*PROMPT*. Look through the data below and extract, unchanged, the lines from the one that contains "Continue the three.js" to the one that contains "ry * 1.4), 0.7))", both included.

(Source data)
..........

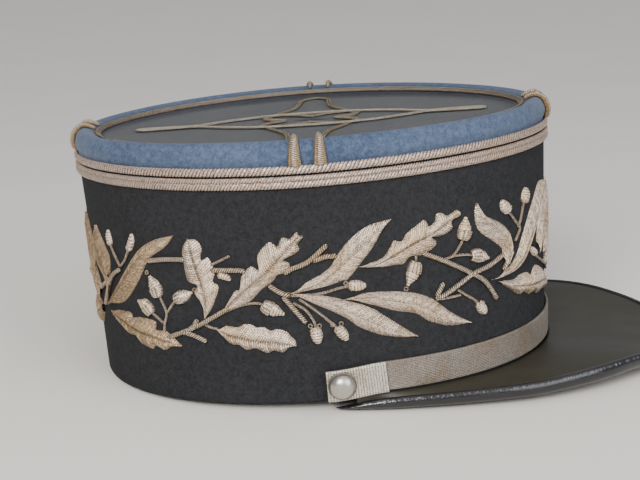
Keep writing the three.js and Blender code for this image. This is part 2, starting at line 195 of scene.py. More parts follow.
@dataclass(frozen=True)
class CapForm:
    """The oval wall and the roof line that everything on the cap is laid on."""

    base: Oval = Oval(103.0, 84.2, 2.2, -0.028, 0.0)
    seam: Oval = Oval(106.4, 86.7, 1.86, -0.04, -0.56)
    seam_height: float = 91.9
    seam_dip: float = 0.4
    walk_height: float = 45.0

    def wall(self, angle: Array, height: Array, outset: Array | float) -> Array:
        """Points on the band's outer face.

        Args:
            angle: Angles from the front.
            height: Heights above the base edge.
            outset: Distance outside the face.

        Returns:
            The points, with a last axis of three.
        """
        share = np.minimum(height / self.seam_height, 1.0)
        foot_forward, foot_side, _ = self.base.spot(angle, outset)
        head_forward, head_side, length_share = self.seam.spot(angle, outset)
        forward = foot_forward + (head_forward - foot_forward) * share
        side = foot_side + (head_side - foot_side) * share
        level = height - share * self.seam_dip * length_share**2
        return np.stack(np.broadcast_arrays(side, -forward, level), axis=-1)

    def roof(self, angle: Array, outset: Array | float, height: Array | float, dip: Array | float) -> Array:
        """Points of the crown, from its seam oval.

        Args:
            angle: Angles from the front.
            outset: Distance outside the seam oval.
            height: Height at the sides.
            dip: Height lost at front and back.

        Returns:
            The points, with a last axis of three.
        """
        forward, side, share = self.seam.spot(angle, outset)
        return np.stack(np.broadcast_arrays(side, -forward, height - dip * share**2), axis=-1)

    def angle_at(self, oval: Oval, forward: Array | float) -> Array:
        """Angle on the left half where an oval reaches a forward distance."""
        share = (np.asarray(forward, float) - oval.shift) / oval.half_length
        return np.arccos(np.clip(signed_power(share, oval.power / 2), -1, 1))

    def walk(self, distance: Array) -> Array:
        """Angles on the right half of the wall, at a distance walked forward from the middle of the side."""
        angle = np.linspace(-math.pi, 0, 2001)
        length = running_length(self.wall(angle, np.full_like(angle, self.walk_height), 0.0))
        middle = np.interp(-math.pi / 2, angle, length)
        return np.interp(distance + middle, length, angle)

    def even_angles(self, count: int) -> Array:
        """Angles once round the seam, evenly spaced along it, without a repeat."""
        angle = np.linspace(-math.pi, math.pi, 4001)
        length = running_length(self.roof(angle, 0.0, 0.0, 0.0))
        return np.interp(np.linspace(0, length[-1], count + 1)[:-1], length, angle)


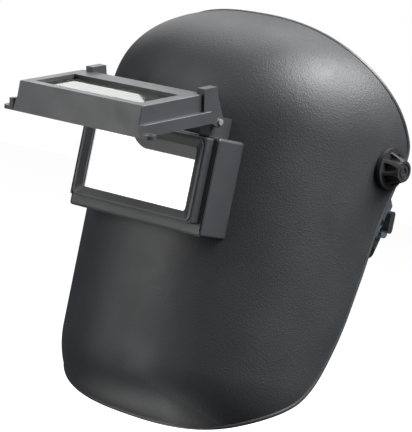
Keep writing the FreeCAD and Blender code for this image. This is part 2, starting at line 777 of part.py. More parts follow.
def make_side_arms():
    height = size("band_height")
    tilt = math.radians(size("band_tilt"))
    pivot_y = size("pivot_y") * math.cos(tilt) - size("pivot_z") * math.sin(tilt)
    pivot_z = size("pivot_y") * math.sin(tilt) + size("pivot_z") * math.cos(tilt)
    plate_x = size("arm_plate_x")
    thick = size("arm_thick")
    band_body = oval_ring(-6, 6 + size("band_thick") + 0.05, 60)
    for side, name in ((1, "left"), (-1, "right")):
        arm = arm_strip().extrude(V(0, 0, height - size("arm_step")))
        arm.translate(V(0, 0, -height / 2 + size("arm_step")))
        disc = Part.makeCylinder(size("arm_disc_radius"), thick, V(plate_x, pivot_y, pivot_z), X_AXIS)
        bridge = corner_box((plate_x, pivot_y - 18, -height / 2), (plate_x + thick, pivot_y + 18, pivot_z))
        arm = arm.fuse([disc, bridge]).cut(band_body)
        arm = arm.cut(Part.makeCylinder(size("bolt_radius"), 20, V(plate_x - 5, pivot_y, pivot_z), X_AXIS))
        for tool in side_rods(rivet_spots(), 2.0, 60, 40):
            arm = arm.cut(tool)
        if side < 0:
            arm = arm.mirror(ORIGIN, X_AXIS)
        finished(solid(f"side_arm_shape_{name}", arm), f"side_arm_{name}", band_place)


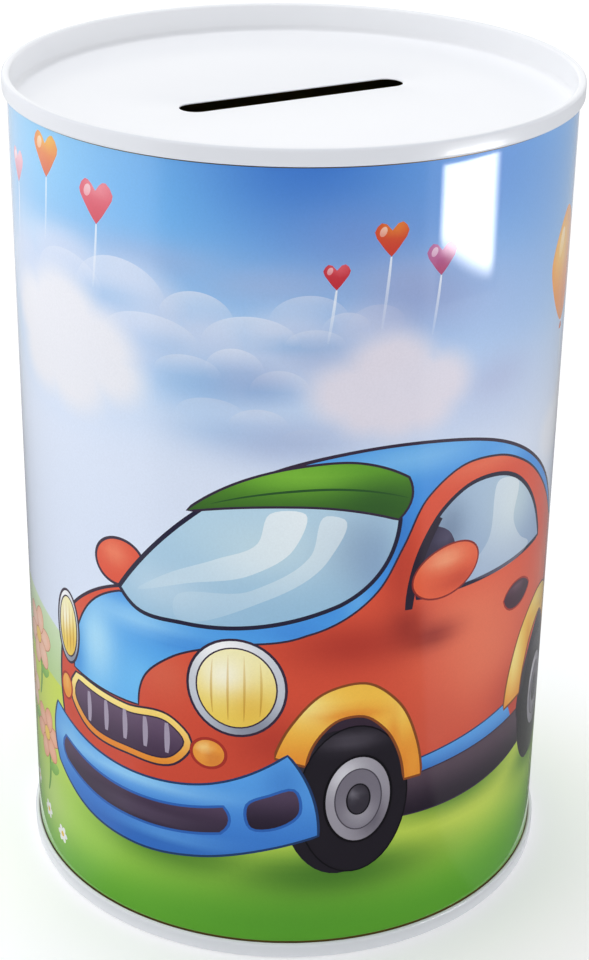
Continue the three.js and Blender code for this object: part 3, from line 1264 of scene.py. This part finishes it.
def round_lamp(x, y, rx, ry, tilt=0):
    """A ribbed glass lens in a bright ring."""
    lay(oval(x, y, rx * 1.22, ry * 1.2, tilt), airbrush(
        "#C9CED8",
        (x - rx * 0.4, y + ry, rx, ry * 0.6, "#FFFFFF", 0.9),
        (x + rx * 0.4, y - ry, rx, ry * 0.6, "#7C8294", 0.8),
    ), 0.5)
    lay(oval(x, y, rx, ry, tilt), airbrush(
        (y - ry, "#F2D25C", y + ry, "#F9F0B4"),
        (x - rx * 0.3, y + ry * 0.3, rx * 0.6, ry * 0.5, "#FFFCE8", 0.9),
        (x + rx * 0.4, y - ry * 0.5, rx * 0.6, ry * 0.5, "#E6B03C", 0.5),
    ), 0.3)
    for share in (-0.6, -0.2, 0.2, 0.6):
        tall = ry * 0.86 * math.sqrt(1 - share * share)
        side = share * rx
        rib = line((x + side, y - tall), (x + side * 1.06, y), (x + side, y + tall))
        lay(brushed(rib, 0.42), fade("#C08A2C", (x, y - ry), (x, y + ry * 1.4), 0.7))


def car_nose():
    round_lamp(-45.4, 58, 2.6, 6)
    round_lamp(-8.6, 56.6, 7, 7.8)
    grille = shape_of(
        line((-42.5, 48), (-30, 46.6), (-21, 46.8), (-18.4, 44), (-20.4, 40.8), (-30, 39.6),
             (-41, 41.4), (-43.6, 44.6), (-42.5, 48)),
    )
    frame_paint = airbrush((38, YELLOW_DARK, 49, YELLOW_LIGHT), (-24, 45, 6, 5, YELLOW, 0.6))
    lay(grown(grille, 1.5), frame_paint, 0.45)
    lay(grille, airbrush((39, "#4A3750", 48, "#6B5570")), 0.3)
    for bar in range(5):
        x = -39.6 + 4.5 * bar
        lay(brushed(line((x, 40.8), (x + 0.1, 44), (x, 47)), 1.1, 0.6), "#A79BB0")
    lay(oval(-13.6, 42.6, 2.9, 2.7), airbrush(
        "#EE9A3A", (-14.4, 43.6, 1.4, 1.2, "#FBD68A", 0.9), (-12.6, 41.4, 1.4, 1.2, "#C9682A", 0.7)
    ), 0.6, RED_DARK)
    far_signal = airbrush("#EE9A3A", (-46.9, 46, 0.8, 1.2, "#FBD68A", 0.9))
    lay(oval(-46.6, 45, 1.5, 2.5), far_signal, 0.45, RED_DARK)


# %% [markdown]
# The bumper is one bar that wraps round the nose, so its light runs along it. Its openings
# are dark shapes laid on top.


# %% Car: bumper
def car_bumper():
    bumper = shape_of(
        line((-50.5, 39.5), (-42, 36.2), (-27, 34.2), (-12, 36.4), (0.5, 43.2)),
        line((0.5, 43.2), (4.4, 36), (6, 26.5)),
        line((6, 26.5), (-4, 23.4), (-16, 20.4), (-29, 19.2), (-42, 21.6), (-50.5, 27)),
        line((-50.5, 27), (-52, 33), (-50.5, 39.5)),
    )
    lay(bumper, airbrush(
        (19, "#3474CC", 42, "#5CA8F0"),
        (-30, 33.6, 18, 1.8, BLUE_LIGHT, 0.8),
        (-46, 34, 5, 5, "#8CCBF4", 0.6),
        (0, 38, 4, 5, "#3C7CCC", 0.6),
        (-30, 21, 18, 2.5, BLUE_DARK, 0.6),
        (-22, 23.4, 12, 1.4, "#6FB4EE", 0.6),
    ), 0.5, "#23406F")
    intake = shape_of(
        line((-47.6, 33.4), (-40, 31), (-27, 29.6), (-11, 31.6)),
        line((-11, 31.6), (-10, 29), (-11.6, 26.2)),
        line((-11.6, 26.2), (-27, 24.6), (-40, 26), (-47.4, 28.8)),
        line((-47.4, 28.8), (-48.6, 31), (-47.6, 33.4)),
    )
    dark = airbrush((24, "#2E2436", 33, "#5A4660"), (-28, 26.4, 14, 1.6, "#6F5E78", 0.6))
    lay(intake, dark, 0.55, BLUE_DARK)
    side_vent = loop((-6.4, 32.6), (-2.4, 34.8), (1.6, 36), (2.6, 31.4), (-1.6, 28.2), (-5.8, 28))
    lay(side_vent, airbrush((28, "#2E2436", 36, "#57455E")), 0.55, BLUE_DARK)


# %% [markdown]
# A wheel is five ovals, one on another. The dark well is drawn first, then the wheel, then the
# wing's edge over both, just as the real parts stand in front of each other.


# %% Car: wheels, wings and sill
def wheel(x, y, rx, ry, hub_shift):
    """A tyre seen at a slant: its far edge, its side wall, a dished rim and a hub."""
    tread = airbrush(RUBBER, (x - rx, y + ry * 0.6, rx * 0.4, ry * 0.4, "#4A4450", 0.6))
    lay(oval(x - rx * 0.28, y - 0.3, rx, ry), tread)
    lay(oval(x, y, rx, ry), airbrush(
        RUBBER, (x - rx * 0.1, y + ry * 0.82, rx * 0.6, ry * 0.12, "#5B5560", 0.8)
    ), 0.3, "#151218")
    lay(oval(x + hub_shift, y, rx * 0.6, ry * 0.58), airbrush(
        "#9C98A2",
        (x - rx * 0.2, y + ry * 0.35, rx * 0.35, ry * 0.25, "#D9D8DE", 0.9),
        (x + rx * 0.35, y - ry * 0.3, rx * 0.3, ry * 0.3, "#5F5A66", 0.8),
    ), 0.5, "#151218")
    lay(oval(x + hub_shift, y, rx * 0.42, ry * 0.41), airbrush(
        "#77727E", (x + rx * 0.1, y - ry * 0.2, rx * 0.3, ry * 0.2, "#A8A5AE", 0.8)
    ), 0.25, "#4C4752")
    lay(oval(x + hub_shift, y, rx * 0.2, ry * 0.2), airbrush(
        "#3A3640", (x, y + ry * 0.08, rx * 0.1, ry * 0.08, "#8A8792", 0.8)
    ), 0.3, "#1B181F")


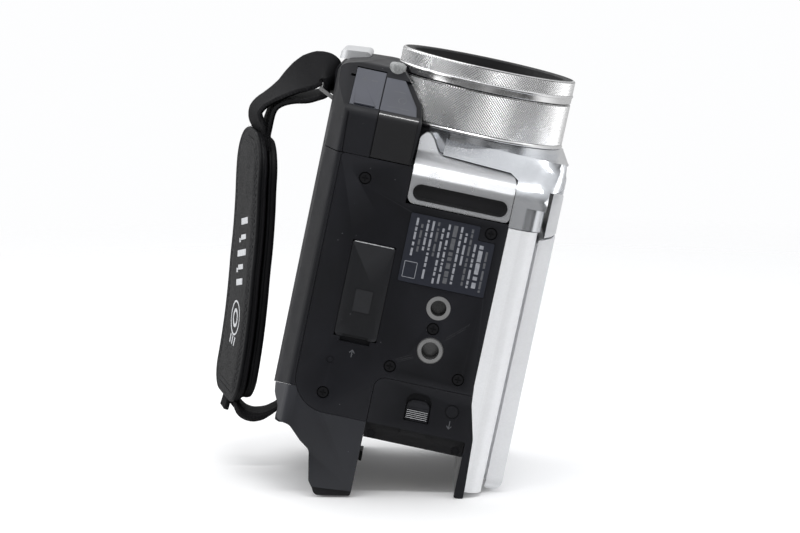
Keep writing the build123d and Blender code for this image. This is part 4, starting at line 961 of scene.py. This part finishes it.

..........

*REPLY TO THE TASK*.
Continue the three.js and Blender code for this object: part 3, from line 1264 of scene.py. This part finishes it.
def round_lamp(x, y, rx, ry, tilt=0):
    """A ribbed glass lens in a bright ring."""
    lay(oval(x, y, rx * 1.22, ry * 1.2, tilt), airbrush(
        "#C9CED8",
        (x - rx * 0.4, y + ry, rx, ry * 0.6, "#FFFFFF", 0.9),
        (x + rx * 0.4, y - ry, rx, ry * 0.6, "#7C8294", 0.8),
    ), 0.5)
    lay(oval(x, y, rx, ry, tilt), airbrush(
        (y - ry, "#F2D25C", y + ry, "#F9F0B4"),
        (x - rx * 0.3, y + ry * 0.3, rx * 0.6, ry * 0.5, "#FFFCE8", 0.9),
        (x + rx * 0.4, y - ry * 0.5, rx * 0.6, ry * 0.5, "#E6B03C", 0.5),
    ), 0.3)
    for share in (-0.6, -0.2, 0.2, 0.6):
        tall = ry * 0.86 * math.sqrt(1 - share * share)
        side = share * rx
        rib = line((x + side, y - tall), (x + side * 1.06, y), (x + side, y + tall))
        lay(brushed(rib, 0.42), fade("#C08A2C", (x, y - ry), (x, y + ry * 1.4), 0.7))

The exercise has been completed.